For British immigrants, who typically speak English fluently, and have professional credentials that meet Canadian and Australian standards, Australia's pre-screening rules should not make much difference. Very few British immigrants would be screened out by English language testing and credential assessment. Immigrants from the U.K. should, therefore, do about the same in Canada and Australia.

India falls somewhere in the middle. English is widely spoken, but Indian credentials are not always comparable to Canadian or Australian ones. Still, the Australian rules would be expected to screen out some of the less qualified immigrants from India -- raising the average skill level of Indian immigrants, and thus their labour market success.

That's the theory. But what was the reality?

Clarke and Skuterud found no evidence that Australia's immigration policy helped immigrants succeed in the labour market. Australia's carefully pre-screened Chinese immigrants do no better than immigrants admitted under Canada's points and family reunification schemes. As the researchers put it, "neither the employment nor earnings estimates for Australia's Chinese immigrants …suggest improvements in average performance concomitant with Australia's tightening immigration policy." As for immigrants from India, according to Clarke and Skuterud, "the earnings shortfalls of Indian migrants evident in the 1980s actually worsened with the tightening of Australia's selection [criteria].

So why does the average Australian immigrant do better than the average Canadian immigrant? Clarke and Skuterud argue that the new immigration policy led to a shift in the ethnic composition of Australian immigrants. Growth in immigration from Asia tailed off when the new rules were introduced. Compared to Canada, Australia now attracts relatively fewer Asian immigrants, and far more British ones. Less than 5 per cent of the recent Canadian arrivals in Clarke and Skuterud's data are of U.K. origin, compared to 20 per cent of people coming to Australia. In both countries, immigrants from the U.K. are rapidly assimilated into local labour markets, quickly achieving earnings and employment levels similar to those of native-born Canadians.
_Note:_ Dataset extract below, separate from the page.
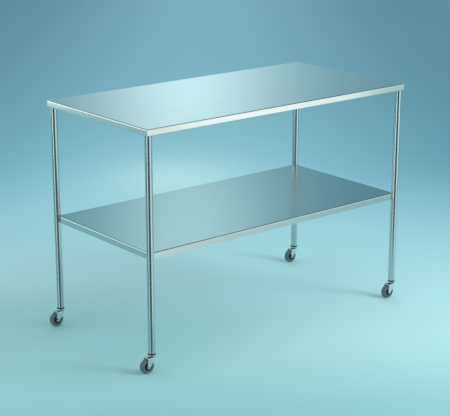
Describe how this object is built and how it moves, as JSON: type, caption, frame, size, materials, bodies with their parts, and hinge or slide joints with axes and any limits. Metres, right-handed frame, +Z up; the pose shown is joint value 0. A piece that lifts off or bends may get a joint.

Immigrants in Australia do better, on average, than immigrants in Canada, because more belong to rapidly assimilated immigrant groups.

Immigration Minister Jason Kenney has recently announced plans to reform Canada's immigration system, and it seems likely that the government will adopt at least some elements of the Australian model.

Yet Australian-style rules might play out differently in this country. Canada could throw its doors open to British immigrants, but it's not clear how many would choose to come. Australia has better beaches. Even with tighter entry requirements, Canada will continue to be an attractive destination for Asian immigrants, with our economic opportunities, strong educational system, and thriving communities.

The key policy question then becomes: how can Canada help new immigrants succeed? The bottom line of Clarke and Skuterud's paper is that Australia's more rigorous screening of immigrants has not ended their labour market woes: immigrants of Chinese and Indian origin struggle there as much as here. Other studies, however, have identified a strategy that does work: encouraging young immigrants, especially ones who have at least part of their education in Canada. The earlier someone comes to Canada, the better their prospects of labour market success.